What’s it like camping out in Russia?  Quite nice.  It seems to be pretty common.  I even happened upon a family and shared their site while chatting over their campfire.  In North America there’s all sorts of wildlife.  I haven’t seen much of anything, although the birds I hear are various and new to my ears.  One morning I was woken up by, I believe, a fox on the other side of the field.  One other time another critter came to check out my bags.  I think most of the big stuff stays away from people.

I was concerned about the ability of my Ortlieb Backroller panniers to keep out water.  However, they’re working well.  As long as I don’t drop my bicycle into a river, I guess they will be fine.

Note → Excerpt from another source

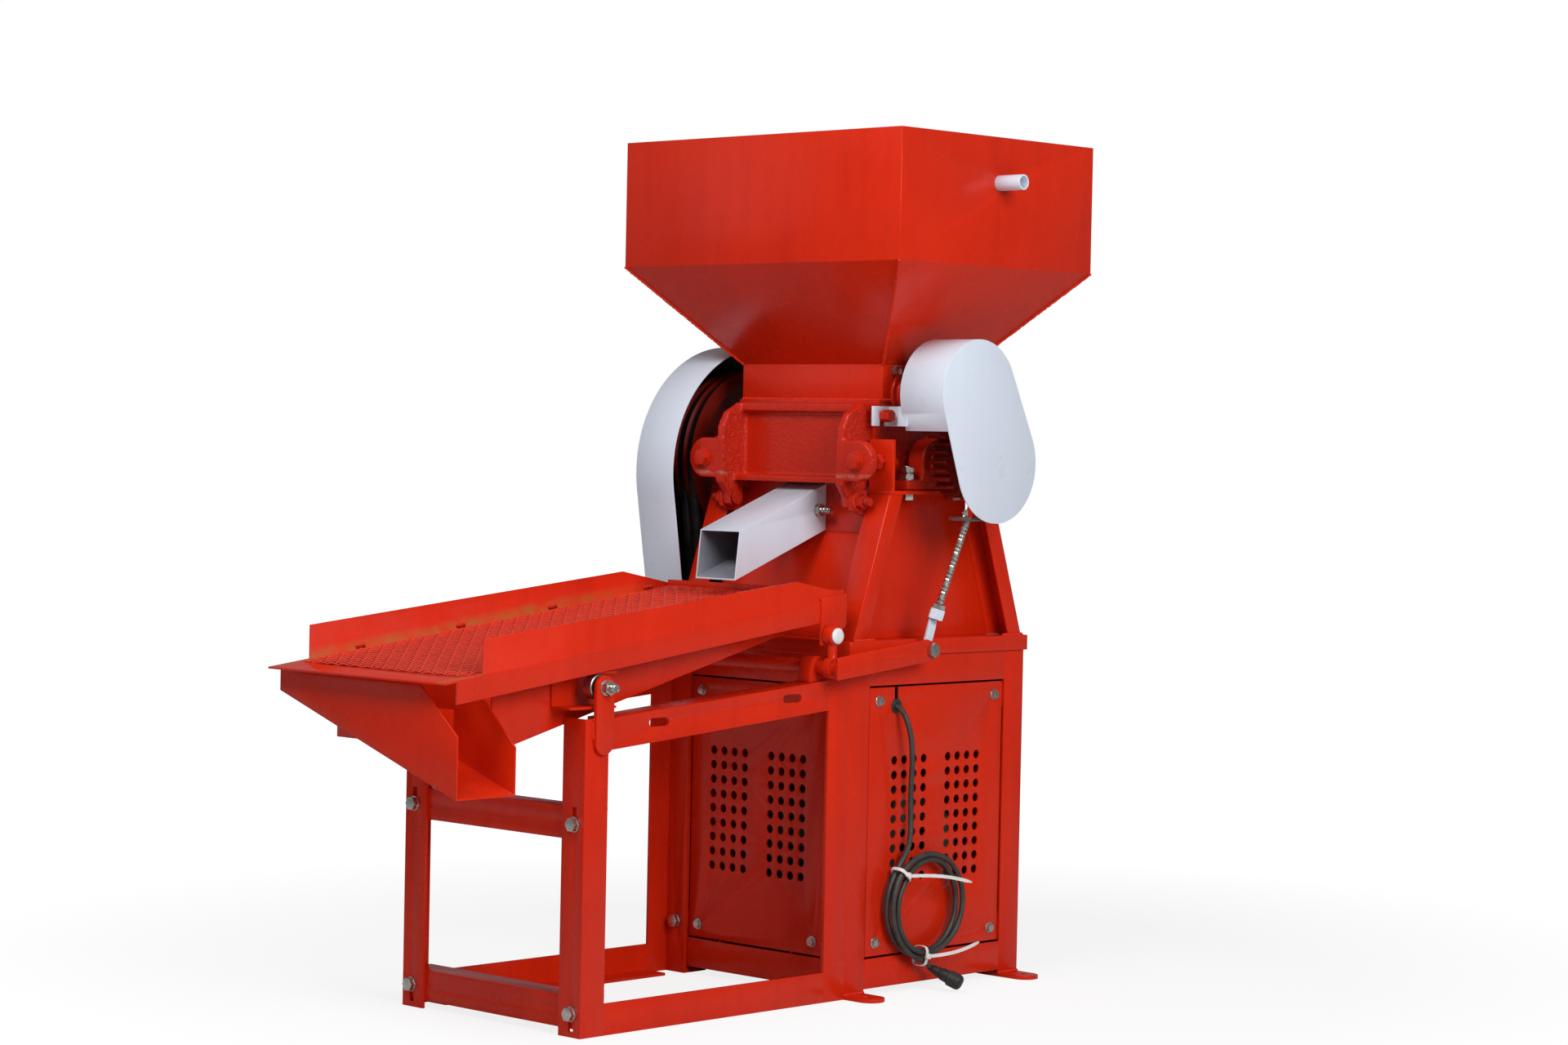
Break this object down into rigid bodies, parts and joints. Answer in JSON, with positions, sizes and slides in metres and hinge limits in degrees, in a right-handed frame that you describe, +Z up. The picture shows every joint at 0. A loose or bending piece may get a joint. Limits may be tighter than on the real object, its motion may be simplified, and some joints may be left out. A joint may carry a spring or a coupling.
{
  "type": "coffee huller",
  "caption": "Motor-driven coffee huller: hopper, hulling head on a motor cabinet, and a shaking sieve with its side trough on a front stand.",
  "frame": {"origin": "on the floor, in the middle of the four foot bolts of the motor cabinet", "axes": "+Z up, -Y towards the sieve's mouth, +X towards the side with the cord and the gear guard"},
  "size_m": [0.5635, 1.089, 1.162],
  "materials": {
    "red_paint": "gloss enamel over sheet and angle iron",
    "cast_red": "gloss enamel over rough castings",
    "white_paint": "satin powder coat",
    "zinc": "bright zinc plating",
    "steel": "turned steel",
    "motor_paint": "satin grey-green paint",
    "belt_rubber": "matt",
    "cord_rubber": "satin",
    "plug_plastic": "moulded",
    "nylon": "natural nylon"
  },
  "bodies": {
    "machine": {"cabinet_frame": "red_paint", "front_panel": "red_paint", "rear_panel": "red_paint", "right_door": "red_paint", "left_panel": "red_paint", "foot_tabs": "red_paint", "base_tray": "red_paint", "a_frame_legs": "red_paint", "top_shelves": "red_paint", "inner_hood": "red_paint", "hopper": "red_paint", "feed_neck": "red_paint", "stand_legs": "red_paint", "stand_side_rails": "red_paint", "stand_cross_bars": "red_paint", "roller_ears": "red_paint", "rocker_bearings": "red_paint", "head_body": "cast_red", "front_cover": "cast_red", "cover_bolts": "cast_red", "pillow_blocks": "cast_red", "feed_bearings": "cast_red", "gear_guard": "white_paint", "belt_guard": "white_paint", "discharge_chute": "white_paint", "hopper_pipe": "white_paint", "zinc_bolts": "zinc", "panel_screws": "zinc", "hulling_screen": "steel", "hulling_blade": "steel", "motor_body": "motor_paint", "drive_belts": "belt_rubber", "power_cord": "cord_rubber", "cord_coil": "cord_rubber", "cord_grommet": "cord_rubber", "cord_plug": "plug_plastic", "cable_ties": "nylon"},
    "main_rotor": {"main_shaft": "steel", "hulling_roller": "steel", "main_pulley": "cast_red", "eccentric": "steel", "main_gear": "steel"},
    "motor_rotor": {"motor_shaft": "steel", "motor_pulley": "motor_paint"},
    "feed_rotor": {"feed_shaft": "steel", "feed_roller": "steel", "feed_gear": "steel"},
    "rocker": {"rocker_shaft": "red_paint", "rocker_lever": "red_paint", "lever_bolt": "zinc"},
    "rod": {"rod_eye": "zinc", "push_rod": "zinc", "eccentric_strap": "red_paint"},
    "sieve": {"sieve_tray": "red_paint", "sieve_mesh": "red_paint", "under_pan": "red_paint", "side_chute": "red_paint", "sieve_pins": "nylon"},
    "right_roller": {"right_track_roller": "steel"},
    "left_roller": {"left_track_roller": "steel"}
  },
  "joints": [
    {"name": "main_shaft_spin", "type": "hinge", "parent": "machine", "child": "main_rotor", "pos_m": [0, 0, 0.721], "axis": [1, 0, 0], "continuous": true},
    {"name": "motor_spin", "type": "hinge", "parent": "machine", "child": "motor_rotor", "pos_m": [0, 0, 0.18], "axis": [1, 0, 0], "continuous": true},
    {"name": "feed_roller_spin", "type": "hinge", "parent": "machine", "child": "feed_rotor", "pos_m": [0, -0.039, 0.81308], "axis": [1, 0, 0], "continuous": true},
    {"name": "rocker_rock", "type": "hinge", "parent": "machine", "child": "rocker", "pos_m": [0, -0.228, 0.447], "axis": [1, 0, 0], "range_deg": [-1.75, 1.75]},
    {"name": "push_rod_swing", "type": "hinge", "parent": "rocker", "child": "rod", "pos_m": [0.2, -0.057, 0.467], "axis": [1, 0, 0], "range_deg": [-2, 2]},
    {"name": "sieve_shake", "type": "slide", "parent": "machine", "child": "sieve", "axis": [0, 1, 0], "range_m": [-0.0014, 0.0014]},
    {"name": "right_roller_spin", "type": "hinge", "parent": "machine", "child": "right_roller", "pos_m": [0.15, -0.632, 0.436], "axis": [1, 0, 0], "continuous": true},
    {"name": "left_roller_spin", "type": "hinge", "parent": "machine", "child": "left_roller", "pos_m": [-0.15, -0.632, 0.436], "axis": [1, 0, 0], "continuous": true}
  ],
  "couplings": [
    {"joint": "motor_spin", "follows": "main_shaft_spin", "ratio": 2.7045},
    {"joint": "feed_roller_spin", "follows": "main_shaft_spin", "ratio": -0.78571},
    {"joint": "sieve_shake", "follows": "rocker_rock", "m_per_rad": -0.043},
    {"joint": "push_rod_swing", "follows": "rocker_rock", "ratio": -1}
  ]
}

I’m going to stay a couple of days.  I think this is the first major city in Russia.  At least it’s the first one going west that’s displayed by Google Maps at the “200 mile” level.  Its Wikipedia entry says it’s the third largest city in Russia.  And this is the first time I haven’t been disappointed in Russia by the hotel.  The WiFi even works.

I saw a sign on the way in for Chita, 2933km.  It was almost 1200 miles (~2,000km) from Beijing to Manzhouli, and 488km from Manzhouli/Zabaikalsk to Chita.  As displayed by the road signs.  Or, about 5,400km.  Which is pretty close to what my speedo from my bike is telling me after I fudge factor the approximate error I’ve measured.  If my numbers are right, then Omsk is the halfway point.  Supposedly somewhere around 600km to the west.  And Moscow is supposedly about 3,000km.  Minor pet peeve about Russia.  I’ve been paying pretty close attention to the distance signs.  Sometimes they can very by tens of miles even if they’re within stone throwing distance of each other.  How far is it really from Irkutsk to Novosibirsk on M53?  Apparently even the Russians aren’t too sure about that.

Yeah, I’m staying here a couple of days.  Time to go walk around.  I just learned there is a highly regarded zoo and I need to go to a SportMaster sporting goods store too.  My Sunday is shot.